■ INSTRUCTION
Write out exactly, with no other output, the lines below from the one that contains "Recreate this object" through the end.

■ Modeling code records
..........

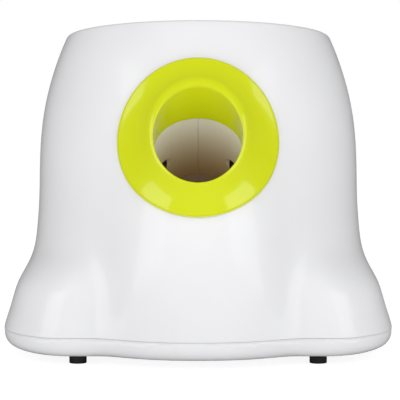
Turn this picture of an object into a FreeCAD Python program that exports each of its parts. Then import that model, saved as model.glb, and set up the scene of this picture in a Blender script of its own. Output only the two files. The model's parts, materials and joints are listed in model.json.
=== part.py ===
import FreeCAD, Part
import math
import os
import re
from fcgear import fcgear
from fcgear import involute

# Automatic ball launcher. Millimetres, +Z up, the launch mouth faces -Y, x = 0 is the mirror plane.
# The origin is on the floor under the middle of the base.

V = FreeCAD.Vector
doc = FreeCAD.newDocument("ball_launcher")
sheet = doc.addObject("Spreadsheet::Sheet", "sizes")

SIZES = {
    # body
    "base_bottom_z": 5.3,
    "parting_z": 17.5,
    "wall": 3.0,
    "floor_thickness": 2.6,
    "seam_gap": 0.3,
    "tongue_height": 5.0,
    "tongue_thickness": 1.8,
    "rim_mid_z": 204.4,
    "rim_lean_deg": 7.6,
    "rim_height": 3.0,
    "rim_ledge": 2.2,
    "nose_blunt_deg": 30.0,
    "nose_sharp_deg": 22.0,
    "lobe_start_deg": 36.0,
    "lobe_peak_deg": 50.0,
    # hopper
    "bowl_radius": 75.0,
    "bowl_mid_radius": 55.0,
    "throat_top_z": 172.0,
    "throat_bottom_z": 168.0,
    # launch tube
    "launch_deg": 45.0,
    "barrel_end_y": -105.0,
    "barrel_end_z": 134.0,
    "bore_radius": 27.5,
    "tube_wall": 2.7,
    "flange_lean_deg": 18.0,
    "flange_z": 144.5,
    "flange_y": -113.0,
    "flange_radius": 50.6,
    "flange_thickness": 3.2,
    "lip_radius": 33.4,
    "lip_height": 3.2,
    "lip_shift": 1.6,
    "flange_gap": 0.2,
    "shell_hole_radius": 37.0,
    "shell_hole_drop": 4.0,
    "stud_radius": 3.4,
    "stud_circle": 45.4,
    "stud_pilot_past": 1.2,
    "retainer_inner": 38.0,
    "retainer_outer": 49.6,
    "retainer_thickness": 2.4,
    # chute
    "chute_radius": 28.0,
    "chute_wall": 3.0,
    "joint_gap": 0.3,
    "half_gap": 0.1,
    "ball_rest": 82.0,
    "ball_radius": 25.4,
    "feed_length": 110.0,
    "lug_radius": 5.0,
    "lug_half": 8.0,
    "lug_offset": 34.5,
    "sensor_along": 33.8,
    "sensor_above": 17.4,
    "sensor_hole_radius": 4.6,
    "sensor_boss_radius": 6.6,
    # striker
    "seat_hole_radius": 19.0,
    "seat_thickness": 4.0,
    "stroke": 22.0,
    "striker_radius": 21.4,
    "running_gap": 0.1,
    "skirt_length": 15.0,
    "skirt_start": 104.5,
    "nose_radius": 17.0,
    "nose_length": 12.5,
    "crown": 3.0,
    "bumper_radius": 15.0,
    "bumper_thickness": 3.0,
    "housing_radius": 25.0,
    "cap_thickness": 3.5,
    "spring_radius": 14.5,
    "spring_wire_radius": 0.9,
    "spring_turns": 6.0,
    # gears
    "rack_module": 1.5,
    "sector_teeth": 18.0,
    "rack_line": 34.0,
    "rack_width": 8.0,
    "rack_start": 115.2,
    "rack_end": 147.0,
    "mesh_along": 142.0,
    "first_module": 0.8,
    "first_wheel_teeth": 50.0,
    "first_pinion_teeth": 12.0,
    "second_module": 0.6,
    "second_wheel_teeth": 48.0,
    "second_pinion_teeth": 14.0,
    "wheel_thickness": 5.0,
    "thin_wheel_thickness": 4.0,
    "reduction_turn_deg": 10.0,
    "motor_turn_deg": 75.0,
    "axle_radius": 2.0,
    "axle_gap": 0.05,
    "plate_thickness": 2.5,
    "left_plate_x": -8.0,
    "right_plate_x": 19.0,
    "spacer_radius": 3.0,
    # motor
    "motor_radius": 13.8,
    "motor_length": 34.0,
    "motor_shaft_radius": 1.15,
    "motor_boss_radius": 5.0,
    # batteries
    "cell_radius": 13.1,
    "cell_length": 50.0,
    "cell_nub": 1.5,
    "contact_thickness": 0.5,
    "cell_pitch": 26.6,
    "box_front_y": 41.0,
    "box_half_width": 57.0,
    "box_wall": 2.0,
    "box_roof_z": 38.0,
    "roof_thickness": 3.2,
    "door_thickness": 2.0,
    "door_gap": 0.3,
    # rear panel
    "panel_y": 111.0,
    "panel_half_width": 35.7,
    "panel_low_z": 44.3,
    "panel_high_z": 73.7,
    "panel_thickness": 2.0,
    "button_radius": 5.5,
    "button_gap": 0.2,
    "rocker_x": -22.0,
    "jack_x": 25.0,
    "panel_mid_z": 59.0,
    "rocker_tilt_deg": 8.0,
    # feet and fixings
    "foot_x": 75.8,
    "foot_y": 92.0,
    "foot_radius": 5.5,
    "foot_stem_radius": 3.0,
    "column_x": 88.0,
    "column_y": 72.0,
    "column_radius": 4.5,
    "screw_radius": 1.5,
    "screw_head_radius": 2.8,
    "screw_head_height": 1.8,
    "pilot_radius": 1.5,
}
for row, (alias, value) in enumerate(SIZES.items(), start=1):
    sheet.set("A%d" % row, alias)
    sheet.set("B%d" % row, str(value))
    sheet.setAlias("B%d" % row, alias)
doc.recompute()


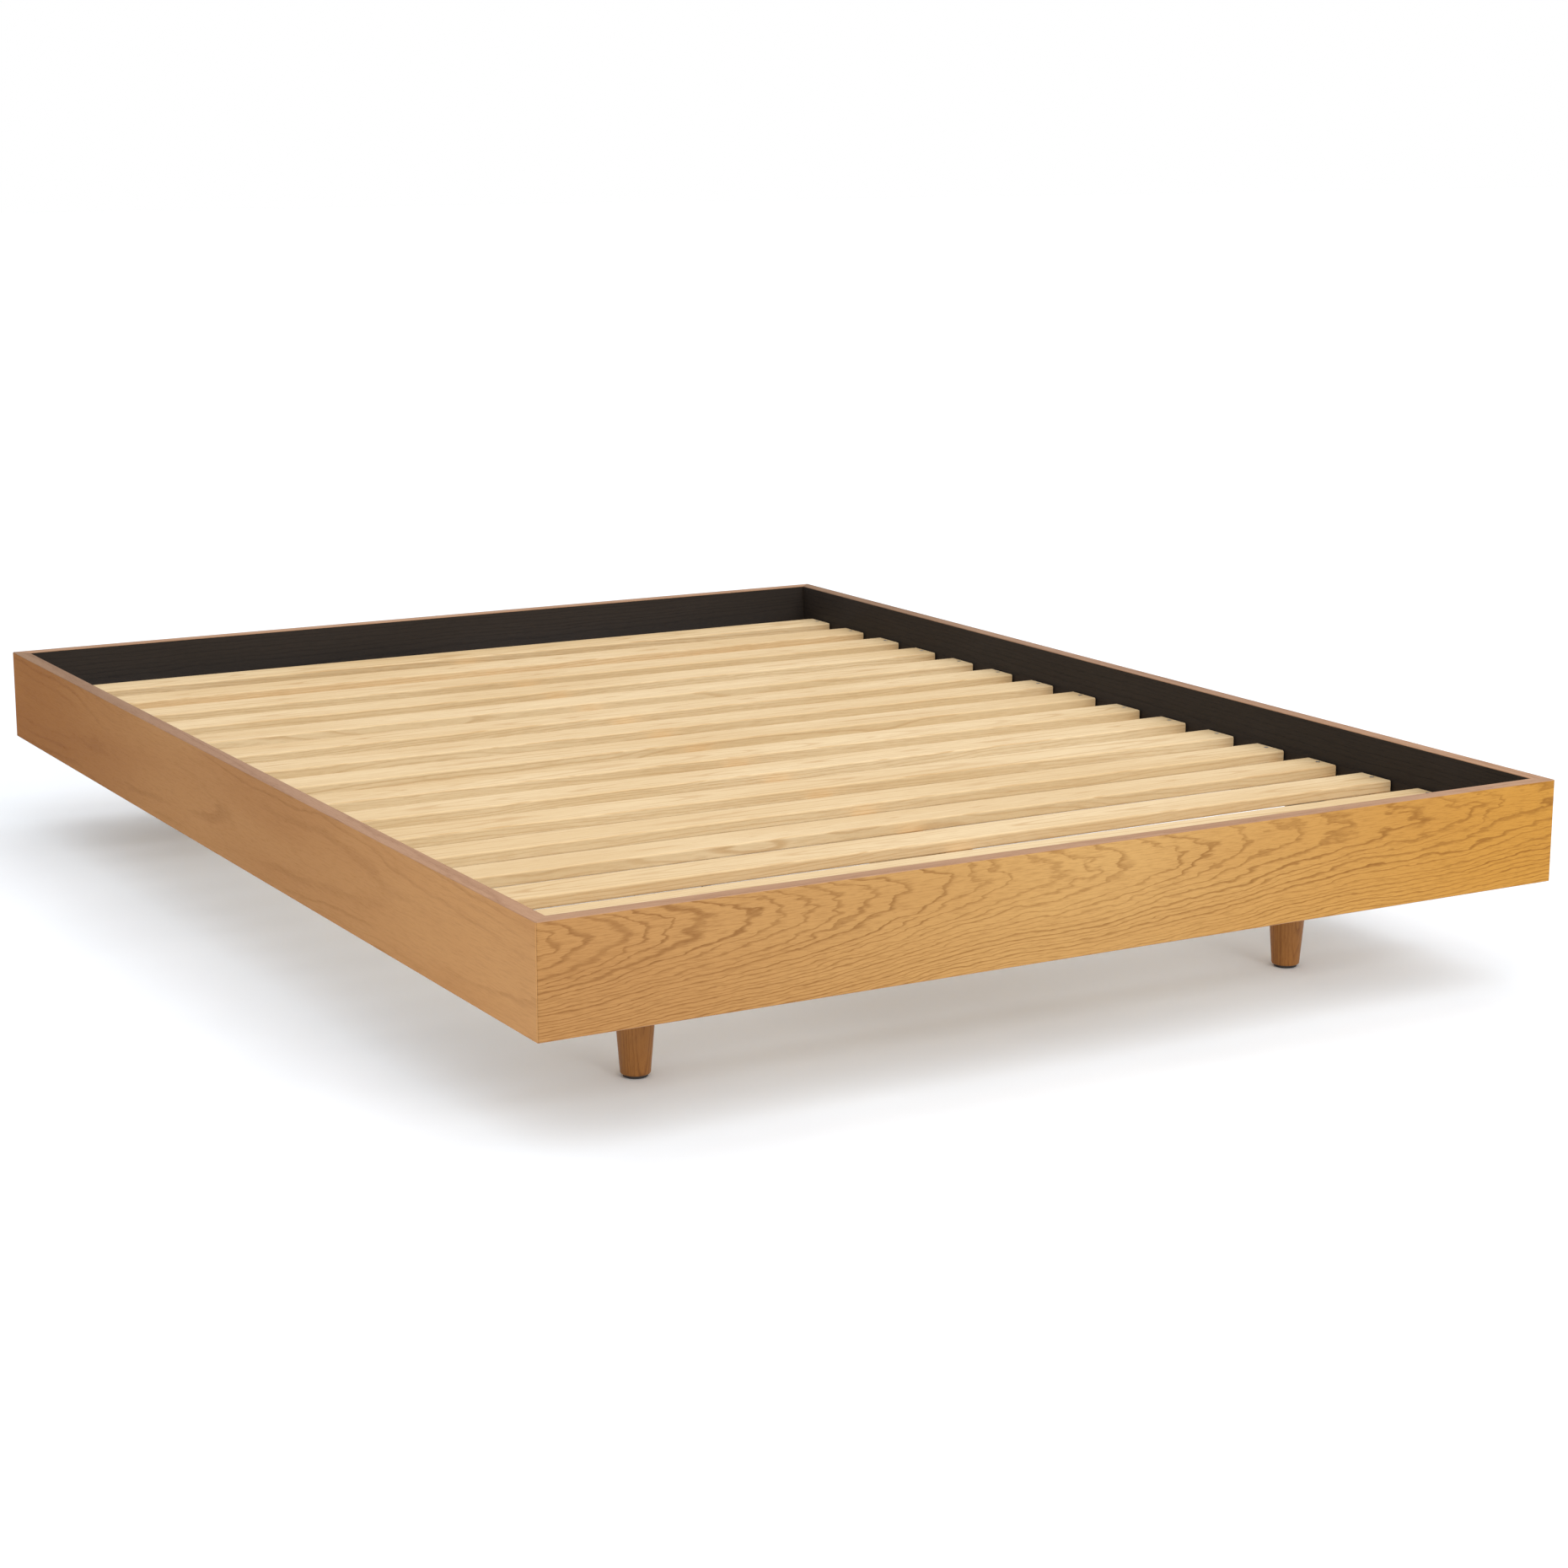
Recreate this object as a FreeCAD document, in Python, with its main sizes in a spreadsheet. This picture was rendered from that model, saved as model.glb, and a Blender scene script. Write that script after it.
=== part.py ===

..........

■ RESULT
Recreate this object as a FreeCAD document, in Python, with its main sizes in a spreadsheet. This picture was rendered from that model, saved as model.glb, and a Blender scene script. Write that script after it.
=== part.py ===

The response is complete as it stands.